Martínez não está preocupado – e se estivesse, o mais certo era que guardasse a preocupação para ele, que toda a gente sabe que partilhar preocupações não é bom marketing. Eu, porém, estou. E estou por duas razões. Primeiro, porque os vejo a perder competitividade. E depois porque não me agrada que sejamos sempre nós, os portugueses, a aparecer na primeira fila quando toca a lavar a imagem de um regime autocrático como é o saudita. Ainda que, admito, isso possa interessar-vos tão pouco como a mim me interessa saber tudo sobre “o casal mais famoso do planeta”.
Grande artigo. A analogia é perfeita e o texto, no seu todo, a meu ver é muito feliz e sensato. Parabéns!
Os selecionadores nacionais têm uma tendência de desvalorizar o campeonato Português, achando que quando o jogador se torna emigrante, imediatamente está mais preparado que os outros, é melhor que os outros e deve ser chamado em detrimento dos outros. Só por aí percebe-se a nunca chamada de Pedro Gonçalves, porque taticamente, alternando sempre entre o 433 e o 343, tendo Pedro Gonçalves todas as condições para ser titular no 343, não vejo como pode ser opção futebolística.
Agora chegamos ao ponto em que até a Liga Saudita é vista como superior ao campeonato Português e que quem lá joga, perdendo essa competitividade de forma clara (a opinião de Jesus é sempre pouco credível, porque só sabe alimentar o seu ego, tal como Ronaldo), continua a ser chamado em detrimento de quem cá joga.
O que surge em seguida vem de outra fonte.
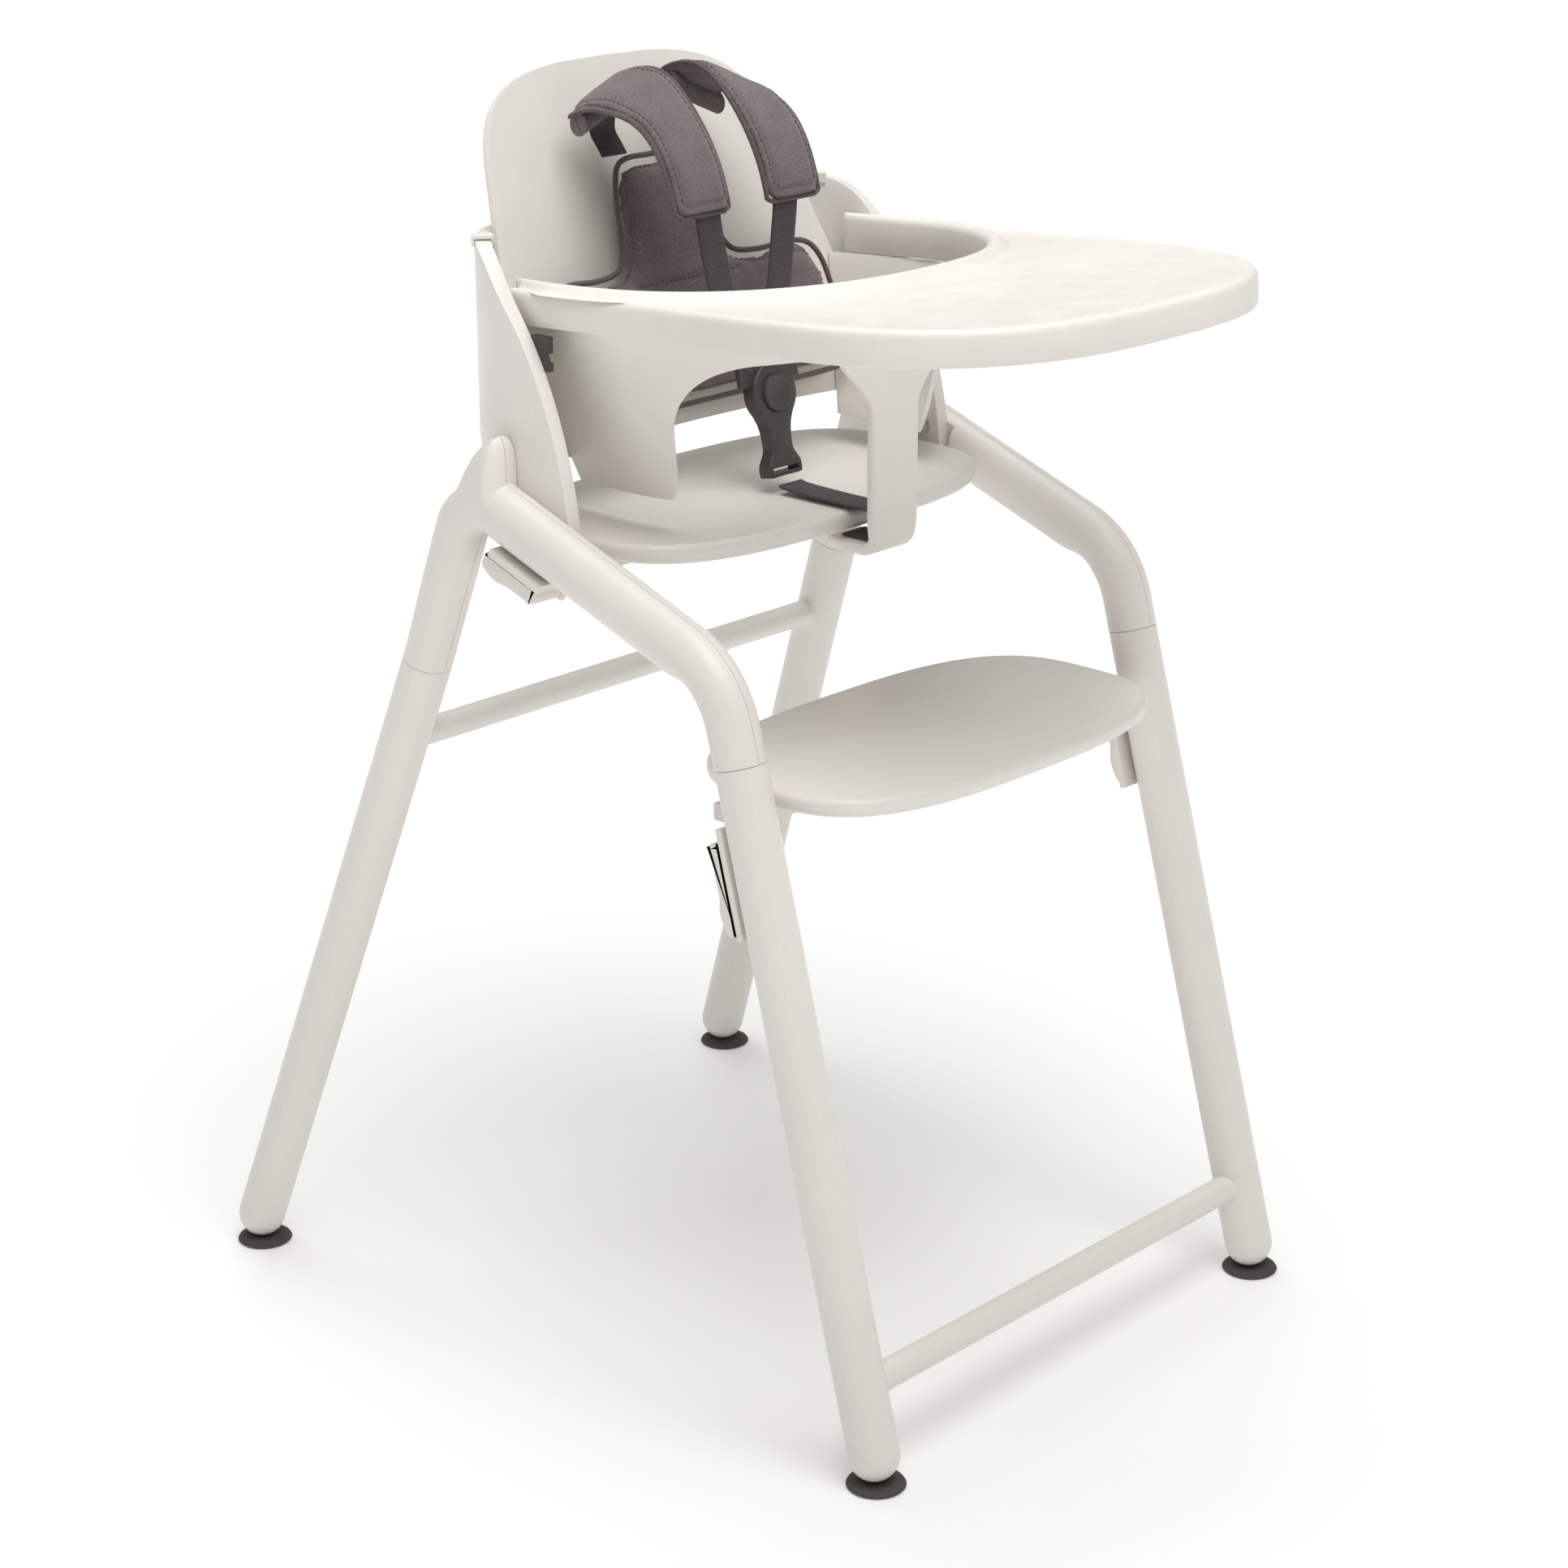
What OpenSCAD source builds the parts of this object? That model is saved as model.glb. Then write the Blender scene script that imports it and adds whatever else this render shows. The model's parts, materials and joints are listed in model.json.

Ronaldo vende, todos sabemos que vende, entendo que a FPF o mantenha perto, mas quando a parte comercial interfere em quem joga na equipa nacional, quando afeta a parte desportiva e se prefere perder em campo, mantendo a marca, isso é grave e demonstra falta de capacidade para treinar a equipa nacional, incompetência e deveria ser suficiente para afastar o presidente da FPF.